Returning Library Books

From Beth Punte, a media coordinator at Margaret Hearne Elementary School in Wilson, North Carolina:
"To help my kindergarten and first grade students remember to bring back their library books, when they forget them on 'library day,' I have made stickers with a design program (Print Shop Ensemble III or Avery Kids). I use regular mailing labels that say 'MOM, please help me find my library book and get it back to school.' Also a cutesy color picture is on the sticker. Yes, the children love to remove those stickers, but fortunately I have my K-1 classes near the end of the day.
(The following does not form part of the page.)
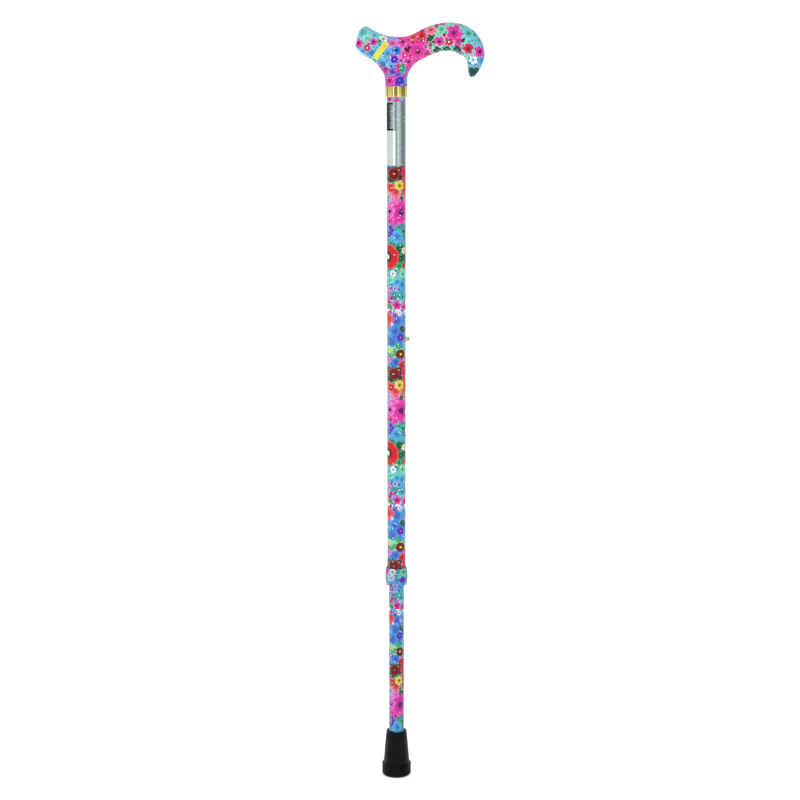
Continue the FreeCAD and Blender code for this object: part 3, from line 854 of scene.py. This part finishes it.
FILM_THICKNESS = 0.12
UPPER_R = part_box("upper_shaft")[1].x / MM
LOWER_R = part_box("lower_shaft")[1].x / MM

GOLD = turned_metal("gold_ring", srgb(230, 212, 128), srgb(218, 198, 104), 0.13, 0.18, (0.3, 0.3, 5.0),
                    relief=0.004, edge=srgb(226, 204, 150))
BRASS = turned_metal("brass_button", srgb(220, 204, 142), srgb(190, 170, 104), 0.16, 0.30, (9.0, 2.0, 2.0))
ZINC = turned_metal("zinc_steel", srgb(190, 192, 196), srgb(150, 152, 156), 0.22, 0.42, (1.5, 1.5, 4.0))
SPRING = turned_metal("spring_steel", srgb(120, 126, 138), srgb(78, 84, 98), 0.24, 0.40, (6.0, 6.0, 1.0))
BLACK_NYLON = moulded("black_nylon", srgb(26, 27, 29), srgb(16, 17, 19), 0.42)
PALE_NYLON = moulded("pale_nylon", srgb(226, 222, 208), srgb(208, 204, 188), 0.40)
RUBBER = rubber()
PRINTED_GRIP = printed_handle()
PRINTED_UPPER = printed_tube("printed_upper_tube", UPPER_PRINT, UPPER_R - FILM_THICKNESS)
PRINTED_LOWER = printed_tube("printed_lower_tube", LOWER_PRINT, LOWER_R - FILM_THICKNESS)
PRINTED_COLLAR = printed_tube("printed_collar", COLLAR_PRINT_AND_SHADE, blossoms=COLLAR_BLOSSOMS)
FOIL = foil()
PAPER = label_paper()


# Every CAD node's finished material
for node, material in (
        ("upper_shaft", PRINTED_UPPER), ("lower_shaft", PRINTED_LOWER), ("lock_collar", PRINTED_COLLAR),
        ("handle", PRINTED_GRIP), ("handle_collar", GOLD), ("button_pin", BRASS),
        ("handle_spigot", PALE_NYLON), ("compression_ring", PALE_NYLON), ("glide_cap", BLACK_NYLON),
        ("threaded_bush", BLACK_NYLON), ("spigot_screw", ZINC), ("screw_washer", ZINC),
        ("ferrule_washer", ZINC), ("button_spring", SPRING), ("ferrule", RUBBER),
        ("shaft_label", FOIL), ("label_panel", PAPER)):
    slots = NODES[node].data.materials
    slots.clear()
    slots.append(material)


# ------ meshes

def new_object(name, mesh, material):
    piece = bpy.data.objects.new(name, mesh)
    bpy.context.scene.collection.objects.link(piece)
    mesh.materials.append(material)
    return piece


def smooth_mesh(name, bm):
    """Smooth-shaded mesh from a finished bmesh, which is freed."""
    mesh = bpy.data.meshes.new(name)
    bm.to_mesh(mesh)
    bm.free()
    mesh.shade_smooth()
    return mesh


def new_piece(name, bm, material):
    """Object from a finished bmesh, with its normals outwards and its hard edges kept sharp."""
    bmesh.ops.recalc_face_normals(bm, faces=bm.faces)
    mesh = smooth_mesh(name, bm)
    mesh.set_sharp_from_angle(angle=math.radians(40.0))
    return new_object(name, mesh, material)


LATHE_SEGMENTS = 160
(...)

So far, the success rate of books returned the next day is about 40%.

Math and Management

From Mary Fischer, a resource teacher at Auten Road Intermediate School in Hillsborough, New Jersey:
"I use a checkbook system for my classroom management. It ultimately serves more than one purpose. We review basic addition and subtraction without tedious worksheets; it keeps the practice ongoing, it teaches some real world skills, and encourages responsibility.
"Students get their own check registers and are awarded points daily (usually 5). Points are given for: coming to class prepared with materials, having completed homework, keeping a positive attitude and attempting work. If points are lost, it is recorded in the comments line. For ex: -1 HW for incomplete homework. Once every two weeks, students may go to my 'store' to purchase pencils, erasers, homework passes, extra computer time or lunch with the teacher by writing a check to me. At that point, registers may also be sent home for parents to see the record of student performance!"